Bei einer schweren Abhängigkeit ist die Abstinenz der einzige Weg, um langfristig den Suchtdruck zu verringern. Eine Alternative für Betroffene, die mehrfach an diesem Ziel gescheitert sind, ist der Therapieansatz des "Kontrollierten Trinkens". Dabei versuchen die Betroffenen ihr Trinkverhalten bewusst zu reduzieren. Diese Strategien eignen sich auch für Menschen, bei denen noch keine körperliche oder psychische Abhängigkeit vorliegt, um die Entwicklung einer Abhängigkeit zu verhindern. Anlaufstellen und Kontakt zu telefonischer Beratung hat die Bundeszentrale für Gesundheitliche Aufklärung zusammengestellt.

Hohe Rückfallquote: Nicht entmutigen lassen

Die Rückfallquote nach Alkoholentzug und  -entwöhnung ist hoch. Darum ist es wichtig, neue Verhaltensstrategien zu trainieren. Selbsthilfegruppen und auch hybride Versorgungsangebote per App bieten Möglichkeiten, sich Hilfe zu holen. Betroffene sollten sich von Rückfällen nicht entmutigen lassen - sie gelten als Teil des Genesungsprozesses. Wichtig ist die Beschäftigung mit dem Auslöser oder Trigger für den Rückfall, um das Verhalten in Zukunft entsprechend anpassen zu können.  

Co-Abhängigkeit: Negativeffekte im Umfeld der Erkrankten 

Auch Angehörige von Alkoholabhängigen sind von der Sucht stark betroffen. Sie können sich, ebenso wie die Erkrankten, Hilfe bei Suchtberatungsstellen holen. Viele organisieren sich auch in Selbsthilfegruppen für Angehörige. Von Co-Abhängigkeit spricht man dann, wenn das Verhalten der Angehörigen die Alkoholsucht - teils unabsichtlich - eher fördert als reduziert. 

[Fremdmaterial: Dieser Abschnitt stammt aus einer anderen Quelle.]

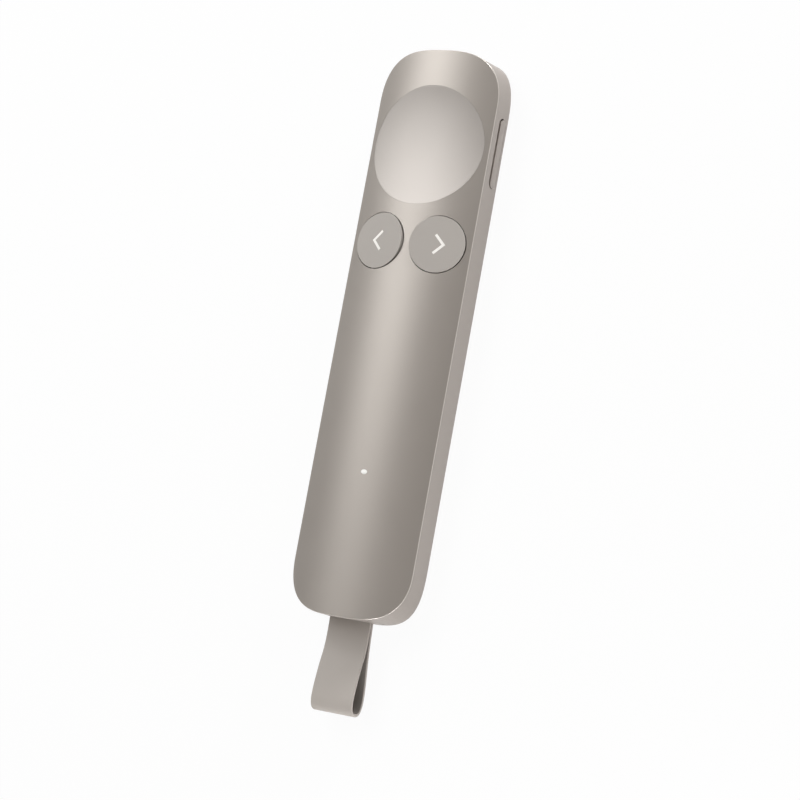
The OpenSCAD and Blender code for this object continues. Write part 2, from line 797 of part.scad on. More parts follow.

Beispiel dafür sind, Fehlzeiten am Arbeitsplatz gegenüber den Vorgesetzten zu verschleiern oder Alkohol-Einkäufe für den Suchterkrankten zu übernehmen. In jedem Fall ist der Umgang mit Suchtkranken schwierig und kräftezehrend. Angehörige können in der Folge selbst körperliche und psychische Symptome entwickeln.